Since it'll be at least 10 or 15 minutes before the Watchmen Comic-Con reel makes it up onto YouTube, what new stuff did we see?

  • More intense and graphic versions of both the Dr. Manhattan transformation scene (much closer to the graphic novel panel here) and the Blue Man's service time in Vietnam.
  • More footage of Rorschach and his shifting mask, which looks pretty fantastic.
  • More of Patrick Wilson, who I'm not sure I was even able to recognize in his Night Owl costume and his make-up as the hero's mild-mannered civilian alter ego.
  • Lots more watches. It's a motif. Better get used to it.
  • More blood, mostly seemingly CG.
  • Richard Freakin' Nixon. Awwww yeah. As a president? Not so good. As a fictionalized character either here or as embodied by Dan Hedaya in Dick? Quite awesome.

    As a viewer who loved the early 300 footage and then detested the actual movie, I'm personally a bit wary, but that's just my cynical side coming through. The Watchmen stuff we've seen looks superior.

    Don't believe me? Ask Dave Gibbons, co-creator of the classic comic book.

    "I think at any moment I expected I was going to be pinched and wake up.

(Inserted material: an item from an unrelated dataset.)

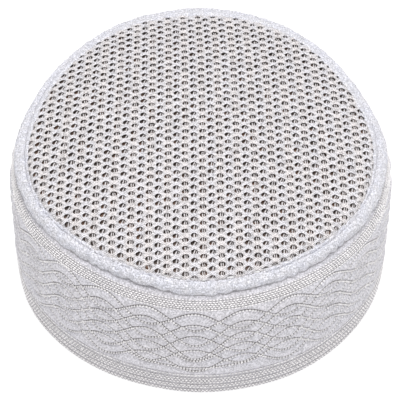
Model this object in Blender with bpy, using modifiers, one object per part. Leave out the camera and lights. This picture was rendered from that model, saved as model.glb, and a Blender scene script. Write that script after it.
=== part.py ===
"""A kufi: a round cap with a mesh top, a padded edge roll and a stiffened satin side.

Units are metres and +Z is up. The cap stands on its flat hem at z = 0 with the origin
at the middle of its footprint, and its front faces -Y.
"""
import math
from collections import namedtuple

import bpy

MM = 0.001

# Driving sizes
HEM_RADIUS = 95.0 * MM
BAND_WALL = 2.6 * MM
SHOULDER_HEIGHT = 74.7 * MM
ROLL_RADIUS = 3.2 * MM
ROLL_RING_RADIUS = 85.6 * MM
CROWN_WALL = 1.6 * MM
CROWN_LEVEL = 83.3 * MM
CROWN_RISE = 5.7 * MM
CROWN_LEVEL_RADIUS = 87.4 * MM
CROWN_FOLD_START = 80.3 * MM
CROWN_FOLD_RADIUS = 4.2 * MM
CROWN_FOLD_SWEEP = math.radians(75)
SEAM_GAP = 0.3 * MM

# The soft ring isn't quite round: three broad lobes, and four slight ones
THREE_LOBES = 0.0148
FOUR_LOBES = 0.0059

# Puckers where the roll is stitched down to the satin
PUCKERS = 84
PUCKER_DEPTH = 0.18 * MM
PUCKER_SIDE = math.radians(-40)

BAND_STEPS = 72
CROWN_STEPS = 72
ROLL_STEPS = 2 * PUCKERS
ROLL_SIDES = 10
FOLD_POINTS = 5
CROWN_RINGS = 7
MERGE_DISTANCE = 0.01 * MM
SHARP_ANGLE = math.radians(40)

# One row for each height of the side's outer face, from the lip under the roll to the hem
Station = namedtuple("Station", "height radius")
BAND_STATIONS = (
    Station(height=SHOULDER_HEIGHT - 0.2 * MM, radius=83.4 * MM),
    Station(height=SHOULDER_HEIGHT, radius=86.2 * MM),
    Station(height=73.7 * MM, radius=88.4 * MM),
    Station(height=71.4 * MM, radius=90.4 * MM),
    Station(height=68.0 * MM, radius=91.8 * MM),
    Station(height=62.0 * MM, radius=92.6 * MM),
    Station(height=52.0 * MM, radius=93.2 * MM),
    Station(height=28.5 * MM, radius=94.0 * MM),
    Station(height=6.0 * MM, radius=HEM_RADIUS),
    Station(height=0.0, radius=HEM_RADIUS),
)

Finish = namedtuple("Finish", "colour roughness sheen")
MESH_COTTON = Finish(colour=(0.80, 0.78, 0.76), roughness=0.85, sheen=0.3)
FUZZY_COTTON = Finish(colour=(0.84, 0.85, 0.88), roughness=0.95, sheen=0.6)
WHITE_SATIN = Finish(colour=(0.68, 0.68, 0.71), roughness=0.45, sheen=0.2)


def lobe_factor(azimuth):
    """How much wider or narrower the ring is at an azimuth, which is 0 at the front."""
    return 1 - THREE_LOBES * math.cos(3 * azimuth) + FOUR_LOBES * math.cos(4 * azimuth)


FOOTPRINT_SHIFT = HEM_RADIUS * (lobe_factor(math.pi) - lobe_factor(0)) / 2


def clear_scene():
    for thing in list(bpy.data.objects):
        bpy.data.objects.remove(thing, do_unlink=True)


def make_collection(name):
    collection = bpy.data.collections.new(name)
    bpy.context.scene.collection.children.link(collection)
    return collection


def make_material(name, finish):
    material = bpy.data.materials.new(name)
    material.use_nodes = True
    shader = material.node_tree.nodes["Principled BSDF"]
    shader.inputs["Base Color"].default_value = (*finish.colour, 1)
    shader.inputs["Roughness"].default_value = finish.roughness
    shader.inputs["Metallic"].default_value = 0.0
    shader.inputs["Sheen Weight"].default_value = finish.sheen
    return material


def turn_profile(name, points, steps, collection, closed=False):
    """An object whose profile, a list of (radius, height) pairs, is turned round Z."""
    verts = [(radius, 0, height) for radius, height in points]
    edges = [(i, i + 1) for i in range(len(verts) - 1)]
    if closed:
        edges.append((len(verts) - 1, 0))
    mesh = bpy.data.meshes.new(name)
    mesh.from_pydata(verts, edges, [])
    turned = bpy.data.objects.new(name, mesh)
    collection.objects.link(turned)
    screw = turned.modifiers.new("Turn", "SCREW")
    screw.axis = "Z"
    screw.steps = steps
    screw.render_steps = steps
    screw.use_merge_vertices = True
    screw.merge_threshold = MERGE_DISTANCE
    return turned


def thicken(shell, wall):
    """Give an open shell its wall, inwards from the face that shows."""
    solidify = shell.modifiers.new("Wall", "SOLIDIFY")
    solidify.thickness = wall
    solidify.offset = -1
    solidify.use_even_offset = True


def freeze(turned):
    """Replace an object's mesh by what its modifiers make of it, and drop them."""
    depsgraph = bpy.context.evaluated_depsgraph_get()
    mesh = bpy.data.meshes.new_from_object(turned.evaluated_get(depsgraph))
    mesh.name = turned.name
    turned.modifiers.clear()
    turned.data = mesh


def shape_plan(turned):
    """Move each point of a round mesh out or in to the cap's real plan."""
    for vertex in turned.data.vertices:
        factor = lobe_factor(math.atan2(vertex.co.x, -vertex.co.y))
        vertex.co.x *= factor
        vertex.co.y = vertex.co.y * factor - FOOTPRINT_SHIFT


def finish_part(turned, finish):
    turned.data.shade_smooth()
    turned.data.set_sharp_from_angle(angle=SHARP_ANGLE)
    turned.data.materials.clear()
    turned.data.materials.append(make_material(turned.name, finish))


def crown_height(radius):
    """Height of the top's outer face, a shallow dome that steepens a little outwards."""
    share = (radius / CROWN_LEVEL_RADIUS) ** 2
    return CROWN_LEVEL + CROWN_RISE * (0.92 * (1 - share) + 0.08 * (1 - share ** 3))


def crown_profile():
    """The dome from its middle outwards, then the fold that turns down to the roll."""
    points = []
    for i in range(CROWN_RINGS):
        radius = CROWN_FOLD_START * i / CROWN_RINGS
        points.append((radius, crown_height(radius)))
    start = crown_height(CROWN_FOLD_START)
    inside = crown_height(CROWN_FOLD_START - MM)
    tilt = math.atan2(inside - start, MM)
    centre_radius = CROWN_FOLD_START - CROWN_FOLD_RADIUS * math.sin(tilt)
    centre_height = start - CROWN_FOLD_RADIUS * math.cos(tilt)
    for i in range(FOLD_POINTS):
        angle = tilt + (CROWN_FOLD_SWEEP - tilt) * i / (FOLD_POINTS - 1)
        radius = centre_radius + CROWN_FOLD_RADIUS * math.sin(angle)
        points.append((radius, centre_height + CROWN_FOLD_RADIUS * math.cos(angle)))
    return points


def roll_profile():
    """The roll's round section, down its outer side and up its inner side."""
    centre_height = SHOULDER_HEIGHT + SEAM_GAP + ROLL_RADIUS
    points = []
    for i in range(ROLL_SIDES):
        angle = math.pi / 2 - 2 * math.pi * i / ROLL_SIDES
        radius = ROLL_RING_RADIUS + ROLL_RADIUS * math.cos(angle)
        points.append((radius, centre_height + ROLL_RADIUS * math.sin(angle)))
    return points


def pucker_roll(roll):
    """Press the roll's outer, lower side in at every second section."""
    centre_height = SHOULDER_HEIGHT + SEAM_GAP + ROLL_RADIUS
    for vertex in roll.data.vertices:
        azimuth = math.atan2(vertex.co.x, -vertex.co.y)
        radius = math.hypot(vertex.co.x, vertex.co.y)
        across = radius - ROLL_RING_RADIUS
        up = vertex.co.z - centre_height
        facing = max(0.0, math.cos(math.atan2(up, across) - PUCKER_SIDE))
        press = PUCKER_DEPTH * facing * (1 - math.cos(PUCKERS * azimuth))
        scale = 1 - press / math.hypot(across, up)
        share = (ROLL_RING_RADIUS + across * scale) / radius
        vertex.co.x *= share
        vertex.co.y *= share
        vertex.co.z = centre_height + up * scale


def build_crown(collection):
    crown = turn_profile("crown_mesh", crown_profile(), CROWN_STEPS, collection)
    thicken(crown, CROWN_WALL)
    freeze(crown)
    shape_plan(crown)
    finish_part(crown, MESH_COTTON)


def build_roll(collection):
    roll = turn_profile("edge_roll", roll_profile(), ROLL_STEPS, collection, closed=True)
    freeze(roll)
    pucker_roll(roll)
    shape_plan(roll)
    finish_part(roll, FUZZY_COTTON)


def build_band(collection):
    points = [(station.radius, station.height) for station in BAND_STATIONS]
    band = turn_profile("side_band", points, BAND_STEPS, collection)
    thicken(band, BAND_WALL)
    freeze(band)
    shape_plan(band)
    finish_part(band, WHITE_SATIN)


def main():
    clear_scene()
    kufi = make_collection("kufi")
    build_crown(kufi)
    build_roll(kufi)
    build_band(kufi)


main()
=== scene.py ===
"""The looks of a kufi: knitted top, fuzzy edge roll, quilted satin side and its stitches.

Run as a script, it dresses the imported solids. Units are metres, +Z is up, and the front
of the cap faces -Y. An azimuth is 0 at the front and grows to the viewer's right.
"""
import math

import bpy
import numpy as np
from bpy.props import FloatProperty, FloatVectorProperty, PointerProperty
from mathutils import Matrix, Vector, kdtree, noise


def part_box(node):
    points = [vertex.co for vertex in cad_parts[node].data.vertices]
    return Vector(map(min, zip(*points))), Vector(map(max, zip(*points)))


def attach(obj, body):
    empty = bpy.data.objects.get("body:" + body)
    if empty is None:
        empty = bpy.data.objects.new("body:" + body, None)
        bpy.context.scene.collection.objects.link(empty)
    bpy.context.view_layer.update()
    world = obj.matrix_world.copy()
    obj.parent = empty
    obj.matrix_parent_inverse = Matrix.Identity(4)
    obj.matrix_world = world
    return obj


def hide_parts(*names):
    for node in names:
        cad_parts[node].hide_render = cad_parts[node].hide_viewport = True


bl_info = {
    "name": "Kufi maker",
    "version": (1, 0, 0),
    "blender": (4, 5, 0),
    "location": "View3D > Sidebar > Kufi",
    "description": "Models a knitted and quilted kufi around its solids",
    "category": "Object",
}

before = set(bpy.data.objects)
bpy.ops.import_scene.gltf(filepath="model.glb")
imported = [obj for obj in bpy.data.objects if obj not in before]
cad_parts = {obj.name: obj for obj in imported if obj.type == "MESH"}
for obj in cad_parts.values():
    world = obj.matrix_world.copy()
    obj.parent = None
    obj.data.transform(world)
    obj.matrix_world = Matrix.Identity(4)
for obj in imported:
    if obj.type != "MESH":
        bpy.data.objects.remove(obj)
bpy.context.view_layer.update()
CROWN_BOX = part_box("crown_mesh")
ROLL_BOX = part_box("edge_roll")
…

It's just the stuff of dreams," Gibbons said of his experience on the Watchmen set. "To smell the Comedian's cigar, to have the Comedian slap me on the back and proudly show me his guns."

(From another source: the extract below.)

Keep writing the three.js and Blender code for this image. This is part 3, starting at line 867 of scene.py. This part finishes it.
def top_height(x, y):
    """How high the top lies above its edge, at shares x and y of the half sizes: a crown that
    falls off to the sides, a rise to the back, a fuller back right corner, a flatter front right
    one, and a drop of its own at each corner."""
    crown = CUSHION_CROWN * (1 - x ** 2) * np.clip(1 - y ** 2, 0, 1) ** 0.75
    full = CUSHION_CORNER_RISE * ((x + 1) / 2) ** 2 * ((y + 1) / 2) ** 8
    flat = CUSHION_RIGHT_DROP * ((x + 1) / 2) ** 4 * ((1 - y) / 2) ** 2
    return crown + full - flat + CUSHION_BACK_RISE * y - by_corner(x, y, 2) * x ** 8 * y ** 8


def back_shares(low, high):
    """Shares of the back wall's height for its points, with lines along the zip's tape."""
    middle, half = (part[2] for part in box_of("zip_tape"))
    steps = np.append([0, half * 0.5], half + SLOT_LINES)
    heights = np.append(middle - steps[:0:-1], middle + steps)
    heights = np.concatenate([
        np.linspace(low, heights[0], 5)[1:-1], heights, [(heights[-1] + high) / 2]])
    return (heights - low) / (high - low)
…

    We'd have asked Gibbons' colleague Alan Moore about the project, but Moore's distaste for attempts to film Watchmen have been well documented.

    "I see there is an elephant in the room," Gibbons cracked at the mention of Moore. "Really, I wish that Alan could feel the same kind of excitement and joy that I'm feeling and I wish he hadn't had such a bad experience in the past, because I'm certainly have a good experience."

    It helps that Snyder has always been outspoken about maintaining certain key details about the material, particularly its Cold War milieu.

    "There's a lot of things in the graphic novel that comment on mass culture and how the world has evolved now," Snyder told the crowd. "I just felt like making the movie about the war on terror and trying to jam these characters into our modern politics just seemed wrong to me. If cooler if people go 'You know what that makes me think?' than me telling them what to think."

    The panel was a fairly spirited affair, especially when The Dark Knight himself went to the microphone to ask a Snyder who his favorite character is.

    "That's a good question, Batman..." Snyder began. "That's not really a fair question, though. I will say that I like them all for different reasons."

    BOO!!!

    "Everyone likes Rorschach the best," Snyder said, trying again. "So that rules him out. Everyone also likes the Comedian, because he's kind of like a badass and is morally... you know. So there's those two I can't vote for. Also, you have the girls, which I think... awesome, but also a cop-out. Just because it's 'Oh, yeah I like the girls best.' It seems obvious, doesn't it? When you look over there, it seems obvious. You know what? I'll just stay with that. I like the girls best. Thank you Batman."

    Just as he had praise for characters, Snyder also had kind words for the cast (it helped that the Watchmen were all in attendance).

    "The thing that's been really cool about these guys is they have really absorbed the material in a way that when they want to talk about their character or a certain interaction, it's always based on what is Watchmen-y and what is consistent with the book," Snyder raved.

    And the Batman wasn't the only popular summer movie character to ask a question. The Joker popped up to inquire about maintaining the comic's dark tone, it's nihilism.

    "Yeah, the book is dark," Snyder answered, "But we never really thought about the overall 'Oh gosh, is the movie too dark? Are we going to be plodding down this dark road so far that people slit their wrists and call it a day in the theatre.'"

    He added, "I think that it's really also about what is darkness in a movie. If someone is psychotic or they do something that is not morally what somebody in society would consider correct, is it a metaphor, or is it real?"

    Snyder's point was to compare Watchmen to films like the Saw franchise, where people just get their arms sawed off.

    "People get their arms sawed off in our movie, too," he admitted. "But for different reasons. For moral reasons."

    Suuuuure.

    A few highlights from the actors' discussions of getting into character:

    Patrick Wilson (Night Owl): "I could sit back with a carton of Haagen Dazs, a couple beers and call it a day."

    Billy Crudup (Dr. Manhattan): "How you pretend to be the 6'4" master-of-matter when you're a 5'9", 40-year-old jackass playing dress-up... Man, it was a blast. It was challenging. It was mind-numbing. This character, there's a lot to him. I studied the script. I studied the book. I had long conversations with Zack with regard to the character."

    Jackie Earle Haley (Rorschach): "It was really empowering when I finally got into the outfit. It was just a blast."

    Watchmen won't open until March 6. 2009.